Who killed Pat Garrett, and why?
It wasn’t Wayne Brazel, the man eventually tried for Garrett’s murder and acquitted on grounds of self defense. However, Brazel may very well have been responsible for the second shot, the one that struck Garrett in the stomach. The lethal first shot hit Garrett in the back of the head while he was urinating. As the identity of Garrett’s killer is a major revelation in my book, I think I’ll save that for your readers to discover. Most of them will probably be surprised at the killer’s identity.

Hey, you’re a noted music historian. Name some great Billy the Kid songs.
I really like Bob Dylan’s “Billy,” from the soundtrack of Pat Garrett and Billy the Kid (1973). Another favorite is the Marty Robbins’ version of “Billy the Kid,” written by Andrew Jenkins and Irene Spain in 1927. A truly great recent song is “Paulita Maxwell,” by the very talented (and very pretty) Lovell Sisters. You can listen to this song for free on their Web site.

So why doesn’t anybody write songs about Pat Garrett?
For the same reason that no one writes books about Pat Garrett. He has become the bad guy, the scoundrel who cut short the bold, romantic life of America’s—maybe even the world’s—favorite outlaw.

Your next project is on the James-Younger Gang’s Northfield raid.

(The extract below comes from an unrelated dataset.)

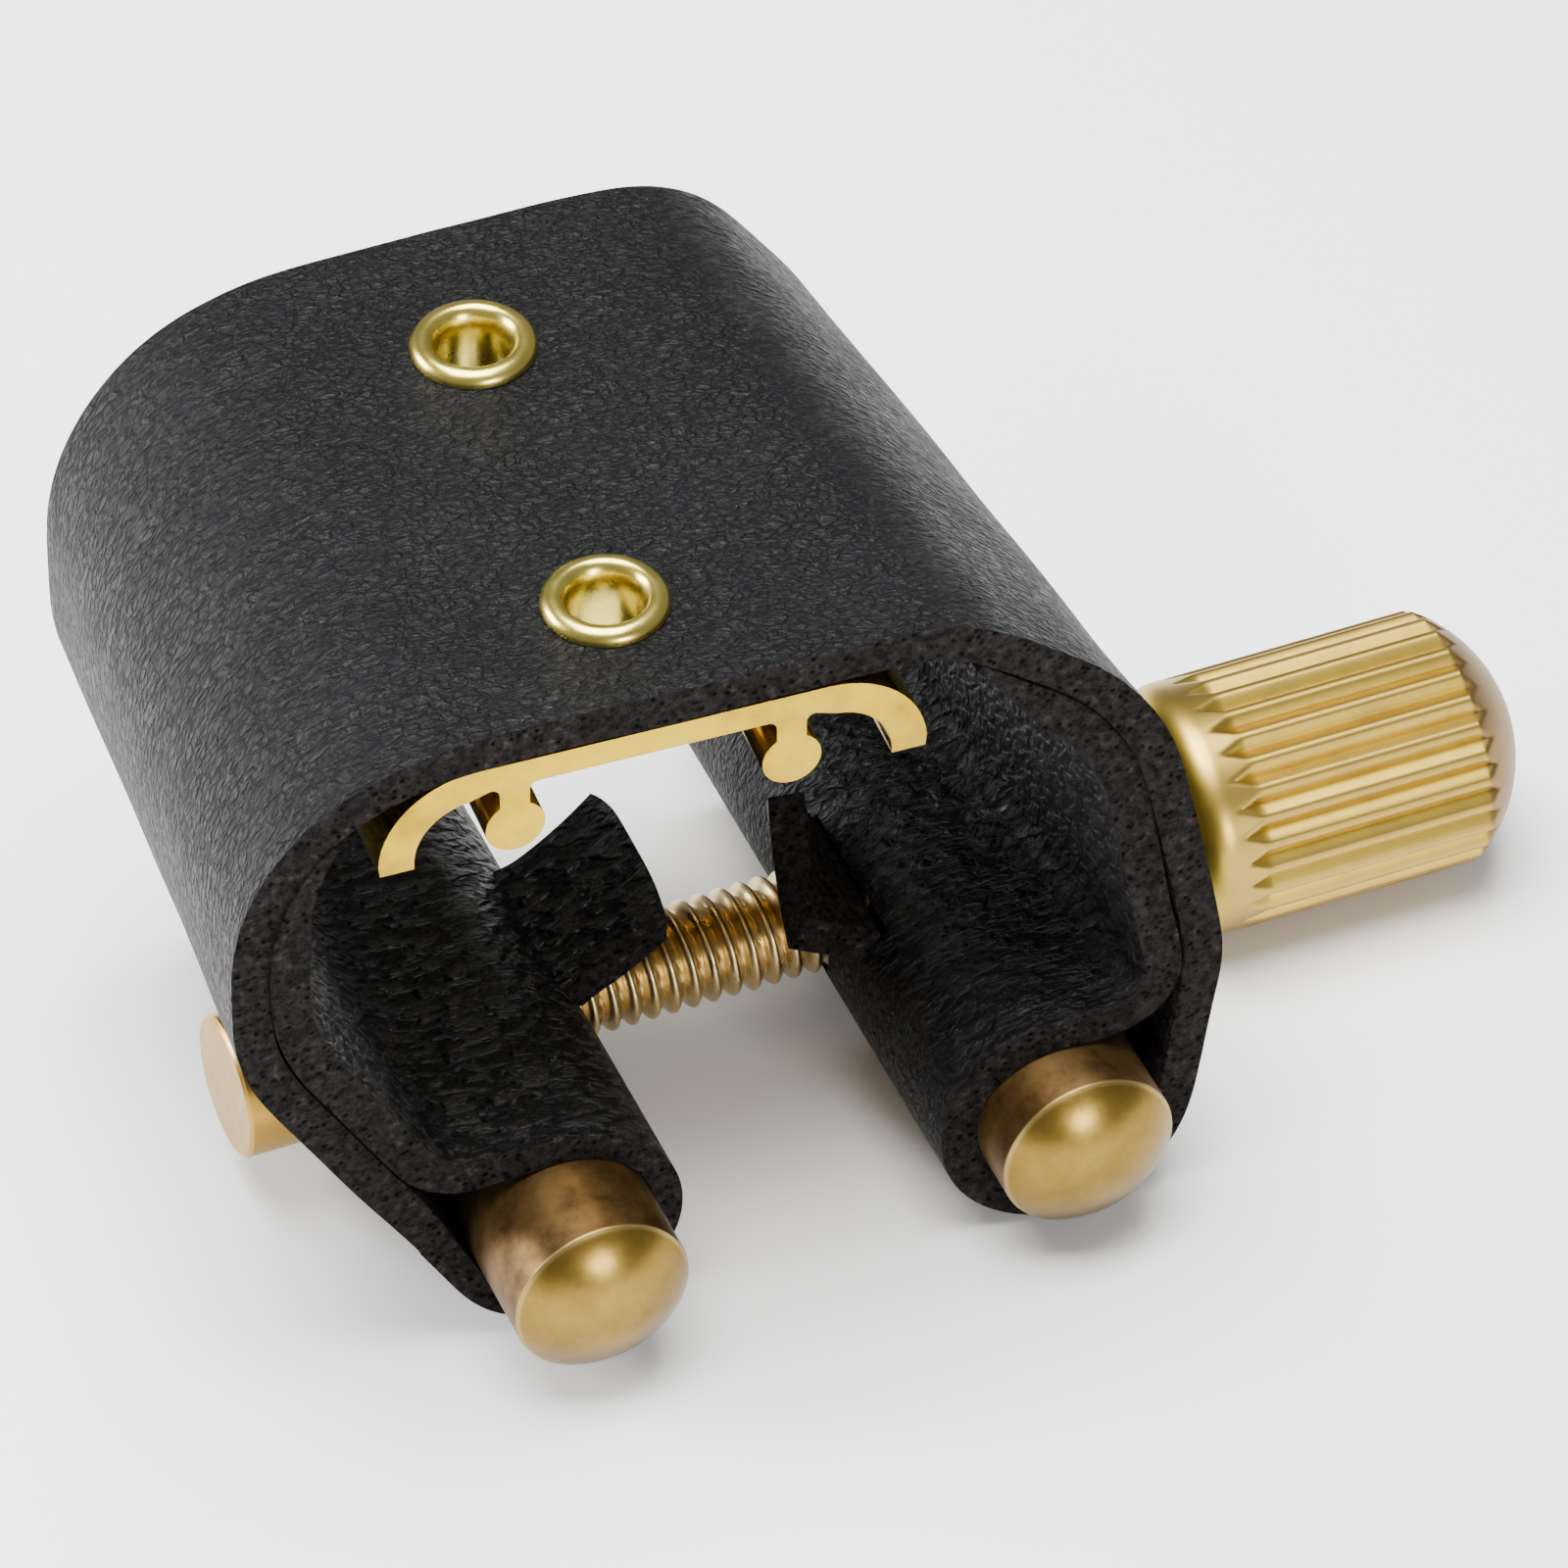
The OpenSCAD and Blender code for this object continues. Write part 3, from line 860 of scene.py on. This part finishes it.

What can we expect from this book?
My manuscript is due the fall of 2011, and I’m already deep into the research. My goal with this next book is the same one I had with To Hell on a Fast Horse—produce an exciting, fast-paced narrative that accurately portrays these larger-than-life personalities and the dramatic events that made them legends. I find the story of the Northfield Raid and the subsequent manhunt for the robbers (the largest in the nation’s history up to that time) just as thrilling as the Billy the Kid/Pat Garrett story, and I feel very fortunate to have the opportunity to tell it.